Discussion in 'Behaviour' started by ticatica, Apr 15, 2011.

  1. Hi
    I teach a lovely year 11 student but recent behaviour is concerning me and I don't really know how to handle it. Any advice would be very much welcome.
    There is no, as far as I can see, child protection issue, but this student has been coming to talk to me about stress at home for a number of weeks now. She seems to want to get things off her chest. I've talked to her but everything i suggest to help her, she refuses to do and flatly refuses to see the school counsellor. She has started asking to speak to me about 3 times a week and stays for the whole of lunchtime. I want to help, but she only wants to talk. Though it sounds selfish, I just don't have time to spend this much time talking to her and it's all starting to make me feel a little uncomfortable. She now wants my personal e mail so that when she's not at school, she can still contact me. I've said no but am worried she is relying too much on talking to me. Colleagues are sympathetic but have offered no solutions.......any ideas?

    Thank you.
     
  2. Sorry, can't offer any real help. I presume you've suggested other relatives as well as the school counsellor.
    Just stick to your guns about no contact outside school hours.
     
  3. minnieminx

    minnieminx New commenter

    Get the school counsellor to come to you one lunchtime when you know the pupil will be there. Talk to her together and get them to begin to build a relationship. Then gradually find reasons to go and leave them together. Eventually the pupil should replace you with the counsellor.

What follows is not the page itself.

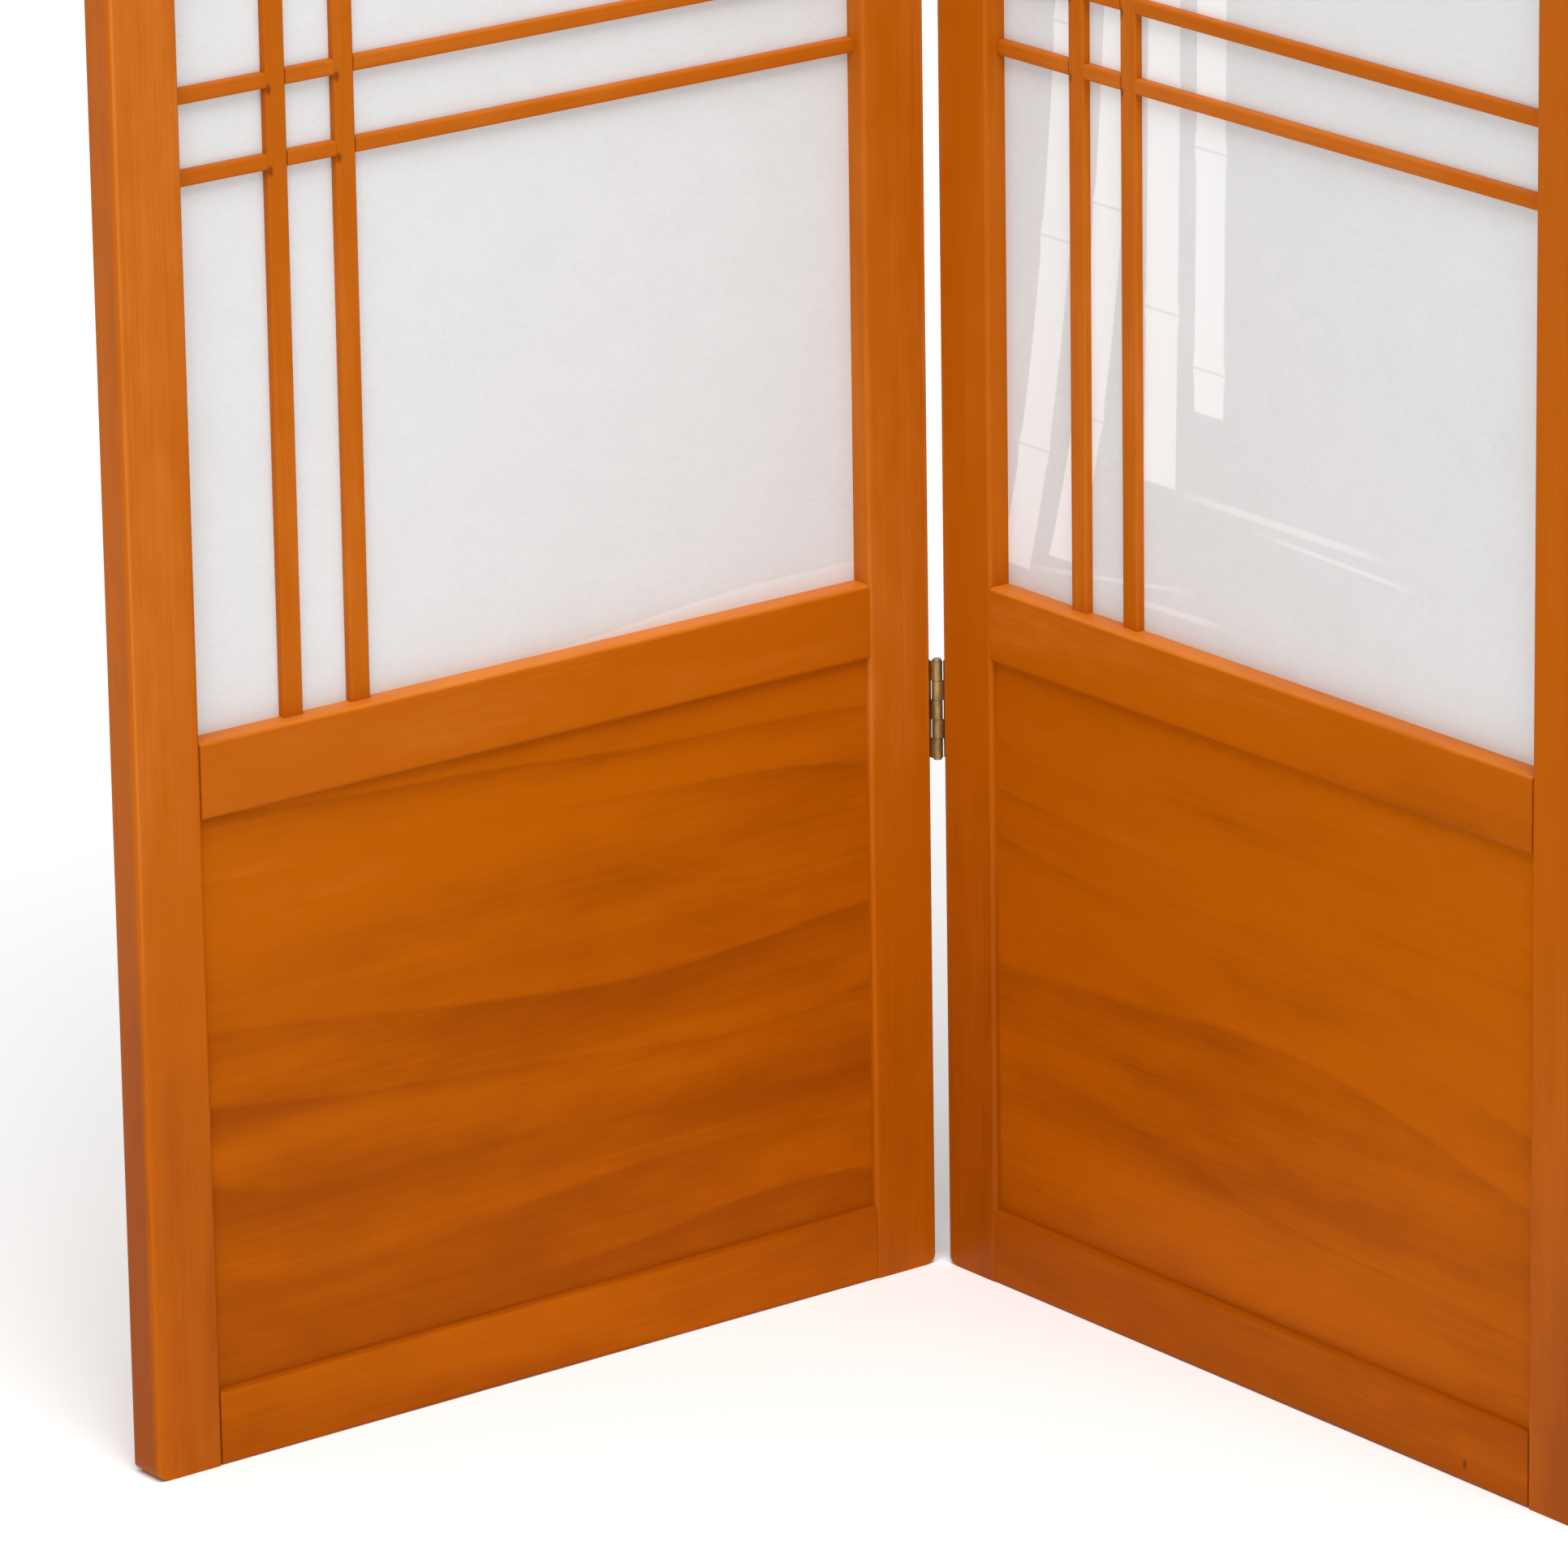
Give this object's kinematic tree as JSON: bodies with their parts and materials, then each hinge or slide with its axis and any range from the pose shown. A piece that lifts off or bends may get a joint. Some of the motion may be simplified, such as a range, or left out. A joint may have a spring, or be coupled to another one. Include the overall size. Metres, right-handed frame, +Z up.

    Stick to your guns about the email. Also keep doors open etc while she is talking to you. Sounds horrible, but do protect yourself as well as help her.
     
  4. Tom_Bennett

    Tom_Bennett Occasional commenter

    Hi there
    It's sad that when all you want to do is offer support and help it can start to develop into something more than intended. From her point of view, she's desperate for attention and emotional support, and you've been kind enough to supply it as, I think, any human being with a heart would be inclined so to do.
    But as they say in Alcoholics Anonymous, if you think you have a problem then you do. For a start it makes you feel uncomfortable; and it takes up more time than you're happy with. And her desire for your personal email is the warning bell, if you needed any, to pull up the drawbridge.
    This is getting unhealthy; you're her teacher, not her confidante, and eventually she'll have to realise that such a relationship will only sultry in her becoming disappointed that you can't provide the emotional succour she wants. And who knows what a student might do if they feel let down by someone they believe is on their side? Sounds awful to imagine, but allegations do happen, and the question I always ask myself in my conduct with students (particularly in a pastoral or extra-curricular capacity) is, 'Would I be happy with what I've said and done being open to public scrutiny by others, for example, in a tribunal, and investigation, a parental conversation? If not, then the route is clear. As mentioned above, you need to safeguard yourself.
    So, to practical matters:
    • 1. Start telling her that you're busy, and that you can't see her. If she asks 'why?' or 'what are you doing?' then you know she's crossed a boundary, and sees you more as her pet counsellor and not a teacher. You need to discourage her, which will take some courage on your part. But, as an adult, that;s what you have to do. She's still mostly a child, and you may be allowing a crush to develop.
    • 2. Tell her firmly that you will never give her your email because it would be unprofessional. If she keep asking you, you're within your rights to say, 'Now that's rude: I've already told you.' Because it is rude. It's intrusive.
    • 3. Tell your line manager exactly what's going on right now; if you've pre-informed them, then you've covered your back.
    • 4. If she turns up at your room, ask her to leave.
    • 5. She's a junkie for your love. Wean her off. She should be talking to the school pastoral adviser; if she refuses, then that's her decision. You aren't responsible for her entire well-being; your duty is to her health, safety, and education. More than that, it's the job for parents, friends and other trained professionals.
    This might sound a bit tough; it is. On you, on her. The situation you describe is unhealthy, and potentially disastrous. Do the right thing for both of you, and direct her to where she can get the best help.
    Good luck
    http://behaviourguru.blogspot.com/
     
  5. Many thanks for all your feedback, it does help to gain perspective from others. I will start to back off a bit. She is a female student and I am a female teacher so I don't think the risk of a crush as such is a potential problem but I do agree that i'm providing attention to someone who craves it and will continue to seek it as long as I give it. I feel somewhat cruel backing off, so it is helpful to have other people advise that I back off regardless. I have informed my HOD and will continue to update her.

    Thank you again for the advice.
     
  6. minnieminx

    minnieminx New commenter

    Errr yes it is! No question about it. No different to if you were male.
     
  7. Agreed - I've had to inform my line manager of a possible female student crush too. It certainly could be very serious. If in doubt, examine each interaction and ask if you would accept it from a male student. If it would be unacceptable for him, then it's unacceptable for her. Good luck, and make sure you have your line manager's support!
     
  8. Pennyforyourthoughts

    Pennyforyourthoughts Occasional commenter

    I am surprised that you left it this long. This should have been nipped in the bud within a few weeks and then passed right on to higher management for them to assess her anxieties and to question whether there was anything in her family life that might needed to be considered for further action.
    We have to be tough to be kind sometimes and we cannot be all things to all students.

     
  9. just disappear into the staff room. Your lunch break is YOURS.